Janet Ward, Weimar Surfaces. Urban Visual Culture in 1920s Germany (= Weimar and Now: German Cultural Criticism, vol. 27), University of California Press, Berkeley/Los Angeles–London 2001, 358 S., brosch., 38 $.

Janet Wards anregende Studie ist ein weiterer Beitrag zur Debatte um die schillernde Modernität der Weimarer Republik. In seiner bahnbrechenden Synthese hatte Detlef Peukert 1987 die Deutung Weimars vom engen Bezug zur Geschichte des Dritten Reiches gelöst und die vielschichtigen Ergebnisse der gesellschaftlichen Rationalisierung und des alltagskulturellen Wandels beschrieben, wie ihn der Aufstieg der "Neuen Frau" symbolisierte. Spätere Arbeiten wie Martin H. Geyers Verkehrte Welt haben die Komplexität der Inflationserfahrung beleuchtet und dabei die klassischen Grenzen zwischen Kultur- und Sozialgeschichte in fruchtbarer Weise überschritten. Die geistige Landschaft Weimars bleibt ebenfalls in der Diskussion; während die Vorstellung einer fest umrissenen "Konservativen Revolution" zunehmend fragwürdig geworden ist, treten lagerübergreifende Positionen im Zeichen der "Neuen Sachlichkeit" deutlicher hervor. Weimar, jenes Laboratorium der Moderne, hört nicht auf, ein faszinierender Gegenstand zu sein.

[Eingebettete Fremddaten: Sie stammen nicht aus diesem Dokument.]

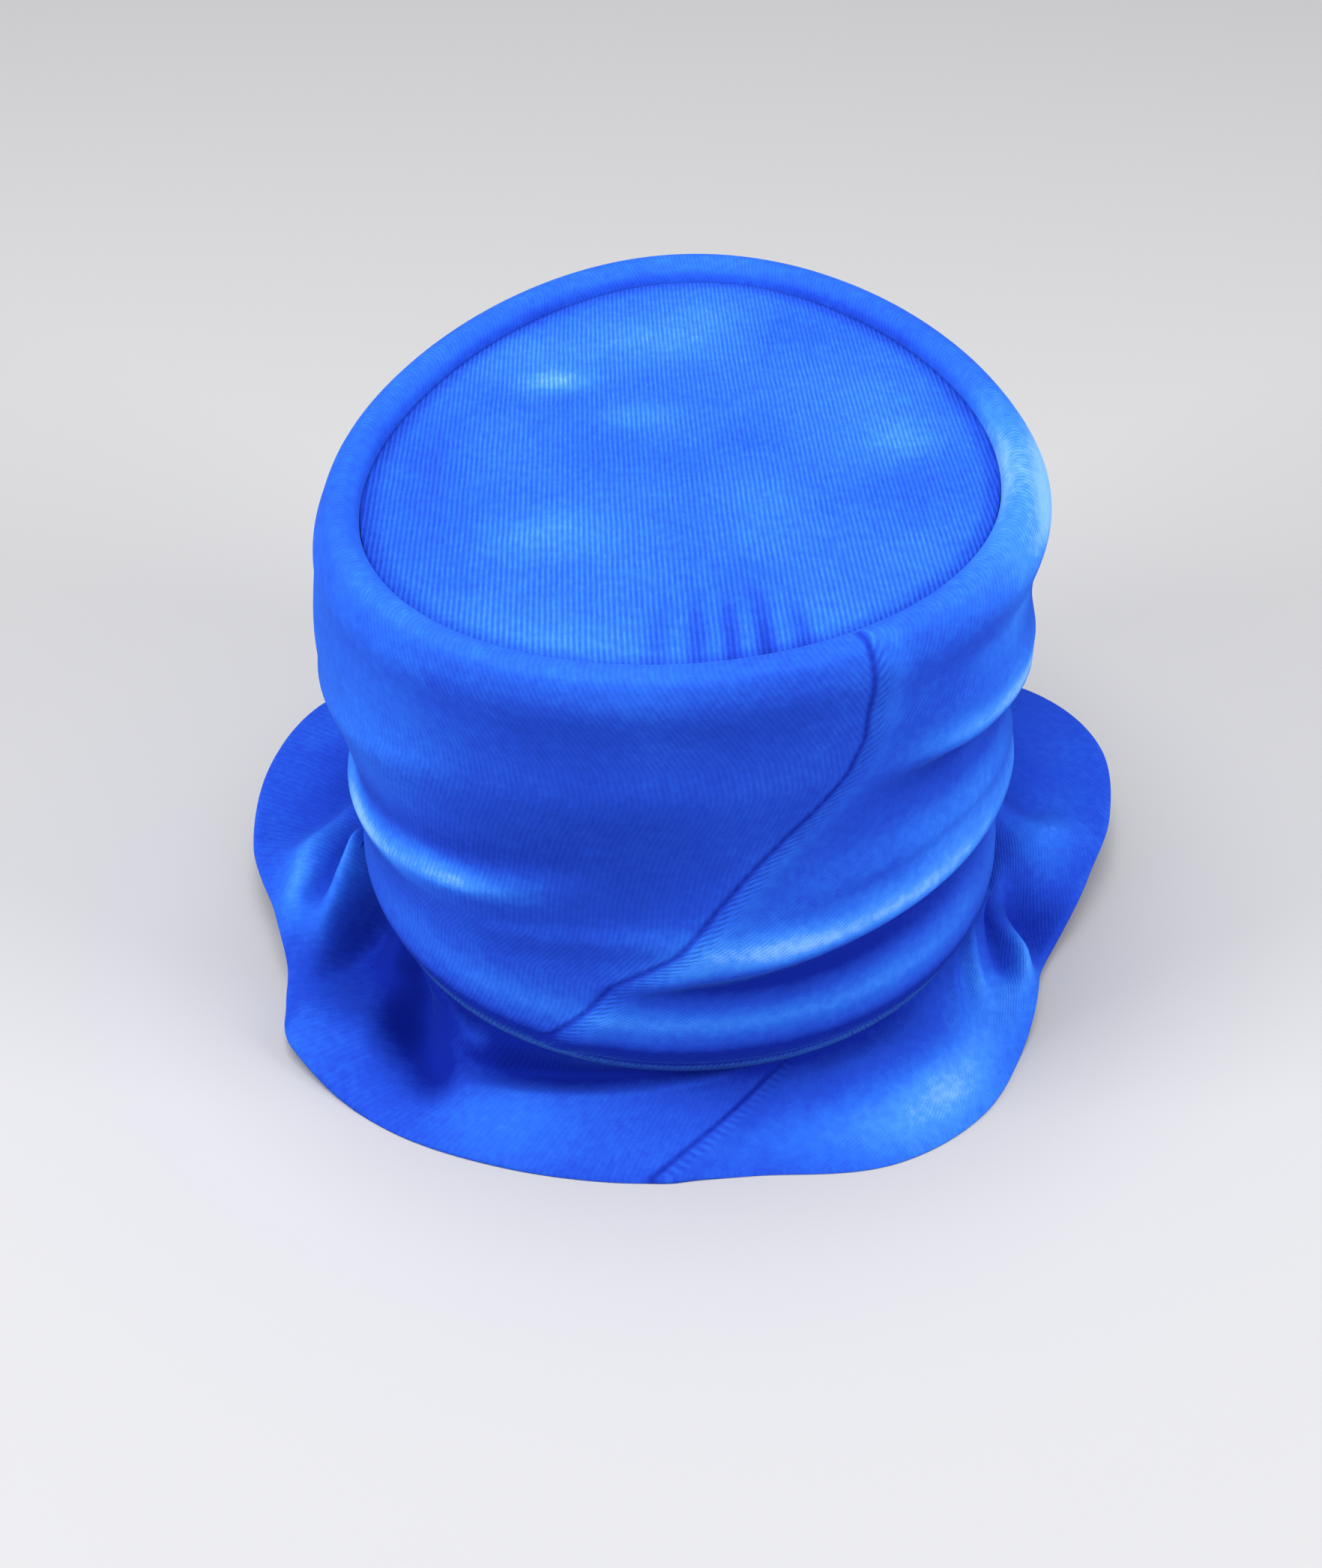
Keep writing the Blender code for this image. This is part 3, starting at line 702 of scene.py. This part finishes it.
def tip_piece(columns, rings):
    """The upper and lower faces of the tip, joined at the rim and each closed by a fan of triangles."""
    upper, values = tip_surface(columns, rings)
    lower = upper - np.array([0, 0, CLOTH])
    middle = np.array([0, TIP_SHIFT, HEAD_LINE + CROWN_DEPTH + TIP_DOME])
    rows = np.vstack([upper[::-1], lower])
    points = np.vstack([rows.reshape(-1, 3), [middle], [middle - [0, 0, CLOTH]]])
    faces = loop_quads(2 * rings, columns, closed=False).tolist()
    j = np.arange(columns)
    k = (j + 1) % columns
    last = (2 * rings - 1) * columns
    faces += np.stack([np.full(columns, len(points) - 2), k, j], axis=1).tolist()
    faces += np.stack([np.full(columns, len(points) - 1), last + j, last + k], axis=1).tolist()
    kept = {key: np.append(np.vstack([v[::-1], v]).ravel(), [v[-1].mean()] * 2) for key, v in values.items()}
    tip_velvet = velvet("tip_velvet", 0.00010, 0.120)
    return cloth_piece("ribbed_tip", points, faces, kept, tip_velvet, "crown_tip")


tip_piece(columns=480, rings=72)

# %% [markdown]
# ## Stage, light and camera
#
# A pale floor, a soft light above and two beside the back of the hat, so the flat tip is brightest and
# the lips of the folds show. The camera looks down at the back of the hat.

# %% Floor
floor_mesh = bpy.data.meshes.new("floor")
floor_corners = [(-4, -4, -0.0002), (4, -4, -0.0002), (4, 4, -0.0002), (-4, 4, -0.0002)]
floor_mesh.from_pydata(floor_corners, [], [(0, 1, 2, 3)])
floor = bpy.data.objects.new("floor", floor_mesh)
bpy.context.scene.collection.objects.link(floor)
floor_paint = bpy.data.materials.new("pale_floor")
floor_paint.use_nodes = True
floor_paint.node_tree.nodes["Principled BSDF"].inputs["Base Color"].default_value = (0.50, 0.50, 0.51, 1)
floor_paint.node_tree.nodes["Principled BSDF"].inputs["Roughness"].default_value = 0.8
floor_mesh.materials.append(floor_paint)


# %% Lights
def softbox(name, place, aim, size, watts):
    """A square area light at place, turned to face aim."""
    data = bpy.data.lights.new(name, "AREA")
    data.size = size
    data.energy = watts
    lamp = bpy.data.objects.new(name, data)
    lamp.location = place
    lamp.rotation_euler = (Vector(place) - Vector(aim)).to_track_quat("Z", "Y").to_euler()
    bpy.context.scene.collection.objects.link(lamp)
    return lamp


middle = (0.0, 0.0, 0.08)
softbox("top_light", (0.10, 0.10, 1.60), middle, 1.2, 23)
softbox("right_light", (-1.30, 0.60, 0.70), middle, 0.7, 17)
softbox("left_light", (1.35, 0.60, 0.70), middle, 0.7, 19)
bpy.context.scene.view_settings.view_transform = "Standard"
world = bpy.data.worlds.new("studio")
bpy.context.scene.world = world
world.use_nodes = True
world.node_tree.nodes["Background"].inputs["Color"].default_value = (1, 1, 1, 1)
world.node_tree.nodes["Background"].inputs["Strength"].default_value = 0.28

# %% Camera
ELEVATION, DISTANCE = math.radians(38.5), 0.85
AIM = Vector((0.0068, 0.00485, 0.0375))
towards = Vector((0, math.cos(ELEVATION), math.sin(ELEVATION)))
camera_data = bpy.data.cameras.new("camera")
camera_data.sensor_fit = "VERTICAL"
camera_data.sensor_height = 36
camera_data.lens = 36 * 4000 / 2092
camera = bpy.data.objects.new("camera", camera_data)
camera.location = AIM + DISTANCE * towards
camera.rotation_euler = towards.to_track_quat("Z", "Y").to_euler()
bpy.context.scene.collection.objects.link(camera)
bpy.context.scene.camera = camera

# %% [markdown]
# ## Finish
#
# The view layer is brought up to date.

# %% Finish
bpy.context.view_layer.update()
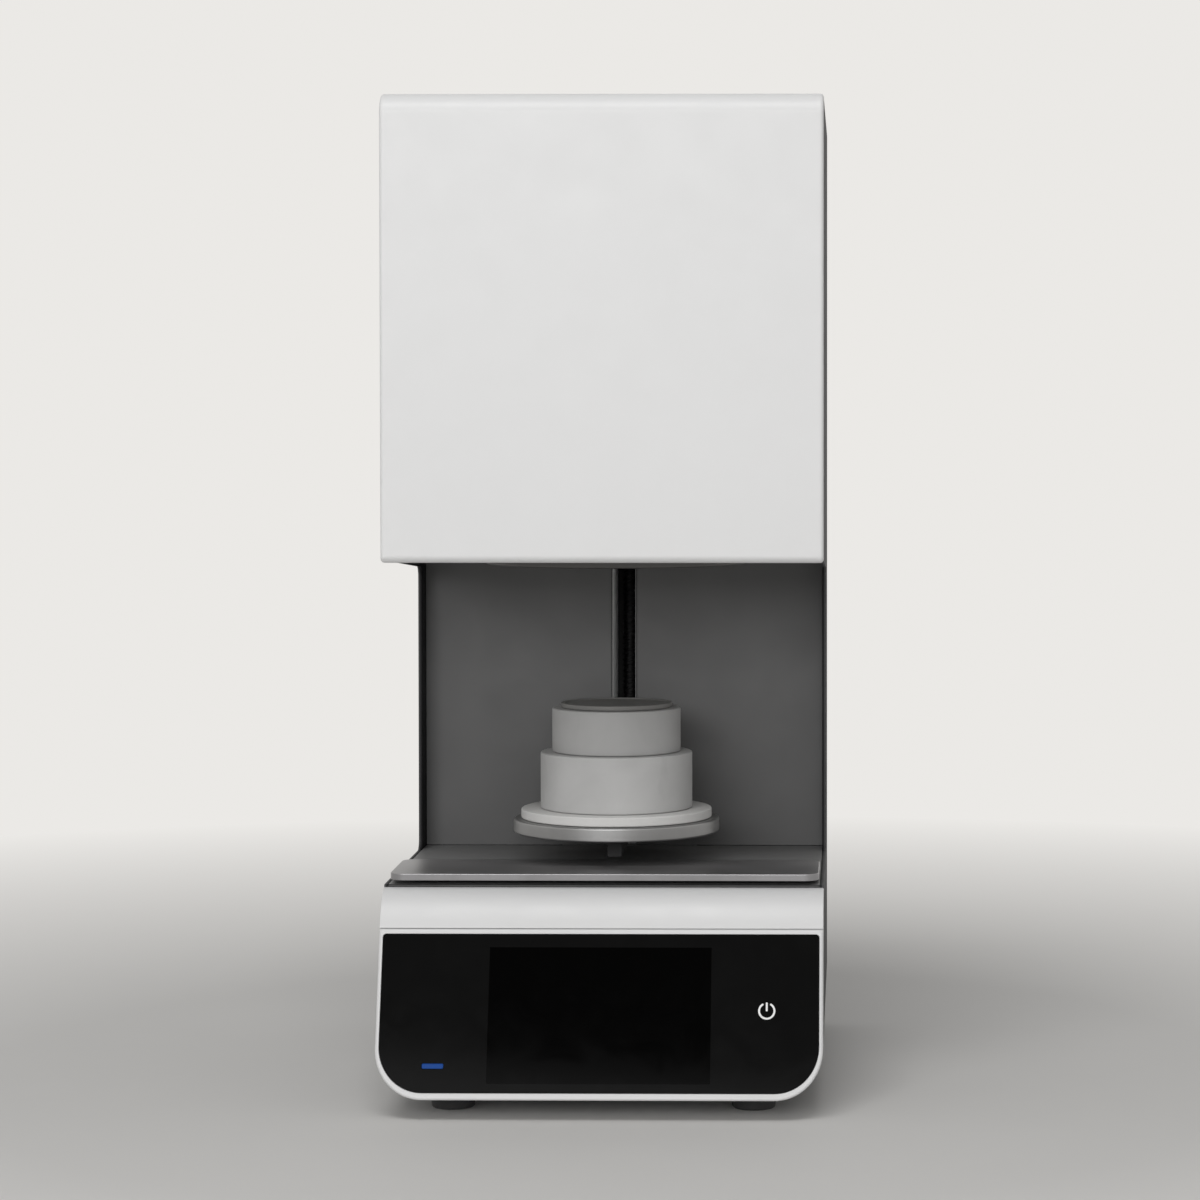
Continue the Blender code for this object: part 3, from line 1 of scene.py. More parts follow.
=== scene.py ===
"""Looks of a dental lab sintering furnace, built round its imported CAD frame. Metres, +Z up."""

import json
from math import atan2, ceil, cos, hypot, pi, radians, sin, sqrt, tan, tau

import bmesh
import bpy
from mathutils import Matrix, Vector

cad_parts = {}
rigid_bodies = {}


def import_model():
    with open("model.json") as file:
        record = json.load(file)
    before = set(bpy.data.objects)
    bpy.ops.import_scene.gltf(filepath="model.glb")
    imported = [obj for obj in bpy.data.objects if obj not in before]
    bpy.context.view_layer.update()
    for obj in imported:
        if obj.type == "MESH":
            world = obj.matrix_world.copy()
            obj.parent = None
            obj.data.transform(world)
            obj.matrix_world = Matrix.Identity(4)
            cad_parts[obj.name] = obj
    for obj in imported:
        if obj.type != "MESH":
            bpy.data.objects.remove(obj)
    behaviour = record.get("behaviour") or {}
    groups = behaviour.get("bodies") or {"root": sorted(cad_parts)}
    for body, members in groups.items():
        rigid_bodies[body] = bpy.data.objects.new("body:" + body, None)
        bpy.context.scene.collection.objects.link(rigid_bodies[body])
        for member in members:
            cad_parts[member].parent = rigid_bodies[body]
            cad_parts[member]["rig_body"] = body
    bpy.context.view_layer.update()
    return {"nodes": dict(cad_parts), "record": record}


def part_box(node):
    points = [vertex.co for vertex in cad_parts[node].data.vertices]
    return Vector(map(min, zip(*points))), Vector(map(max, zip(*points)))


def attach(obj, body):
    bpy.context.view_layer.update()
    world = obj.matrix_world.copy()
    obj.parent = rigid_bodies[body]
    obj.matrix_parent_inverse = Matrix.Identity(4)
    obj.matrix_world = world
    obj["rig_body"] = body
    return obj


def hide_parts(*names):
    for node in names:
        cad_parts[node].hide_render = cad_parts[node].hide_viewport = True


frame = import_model()

# Camera, as solved from the photograph's vanishing point and the roundness of the platform
camera_place = (0.2024, -3.0097, 0.5675)
camera_pitch = radians(1.5)
camera_yaw = radians(0.8)
camera_lens = 105
camera_sensor = 36
camera_shift = (-0.1687, -0.0802)

# Studio
backdrop_colour = (0.83, 0.815, 0.79)
sky_light = 0.30
floor_colour = (0.70, 0.69, 0.672)
floor_reach = 40.0
floor_fade = (0.55, 1.9)
lamp_target = (0.0, 0.0, 0.45)

# Cover and side panels
cover_sheet = 0.0015
cover_bend = 0.017
cover_side_bend = 0.003
cover_lip = 0.0045
hem_radius = 0.006
hem_depth = 0.015
side_sheet = 0.003
side_flange = 0.008
base_corner = 0.039
seam = 0.0003
bay_edge_lead = 0.030
bay_edge_drop = 0.014
bay_fillet = 0.010

# Base front
moulding_depth = 0.020
moulding_wall = 0.003
moulding_edge = 0.0016
bezel_edge = 0.0022
pocket_edge = 0.0003
glass_margin = 0.0034
glass_top_margin = 0.0042
glass_bottom_margin = 0.0058
glass_thickness = 0.003
glass_edge = 0.0004
glass_corner = 0.003
glass_shelf = 0.0035
glass_shelf_thickness = 0.002
brow_start_share = 0.50
brow_end_share = 0.42
window_inset = (0.0033, 0.0, 0.0038)
window_blur = 0.0002
window_drop = 0.0007
symbol_radius = 0.00616
symbol_stroke = 0.00155
symbol_gap = radians(33)
symbol_bar_share = (1.0, 0.5, 0.08)
symbol_film = 0.00006
symbol_root = 0.00001
light_flange = 0.002
light_corner = 0.0009
light_opening_corner = 0.0012

# Platform
plate_round = 0.0008
plate_fillet = 0.0006
plate_dish = 0.001
ring_gap = 0.004
ring_round = 0.0018
ring_back_round = 0.0005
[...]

Janet Wards Untersuchung der visuellen großstädtischen Kultur – vor allem, aber nicht allein Berlins – befasst sich mit bisher unentdeckten oder so noch nicht zu einander in Bezug gesetzten Aspekten der ästhetischen Moderne in der Weimarer Republik. Dabei konzentriert sie sich, den traditionellen Zäsuren folgend, auf ihre relativ stabilen mittleren Jahre, die im Zeichen der "Neuen Sachlichkeit" standen. Die vier Abschnitte des Buches sind jeweils einem Themenblock gewidmet: der Architektur, der Werbung, dem Kino und dem Schaufenster. Als Quellen dienen zum einen die detailliert herangezogene jeweilige Fachpresse und –literatur, zum anderen die zeitgenössische Kulturkritik, an erster Stelle die Schriften Walter Benjamins und Siegfried Kracauers. Ward geht es weniger darum, den Ort der visuellen Kultur in den großen intellektuellen und ideologischen Auseinandersetzungen der Weimarer Zeit zu bestimmen. Vielmehr will sie gegen die Beliebigkeit und Virtualität der postmodernen Medienwelt das befruchtende und belebende Potenzial der visuellen Weimarer (Alltags-)Kultur zeigen. Das Berlin der 20er Jahre setzte fort, so ihr Argument, was im Paris des Fin-de-siècle begonnen hatte. Die neue Schauwelt der Warenhäuser und Kinos ersetzte die des Hofes und war für (fast) alle offen; sie wandte sich an den Flaneur und – jetzt noch mehr – an sein weibliches Pendant, suchte ihn und sie gezielt zu beeinflussen und bot zugleich visuelles Spielmaterial für die Phantasie der Betrachtenden. Die Verfasserin bringt das auf die prägnante Formel: "Weimar surface was... a sign of life" (41). Diese im Prinzip überzeugende Grundthese wird dann allerdings eher an zahlreichen Beispielen illustriert als systematisch unter Einbeziehung der Flaneursperspektive selbst entfaltet. Das macht die Lektüre nicht immer einfach, beeinträchtigt aber nicht den Gewinn, der sich aus den vielen Einzelbeobachtungen ziehen lässt.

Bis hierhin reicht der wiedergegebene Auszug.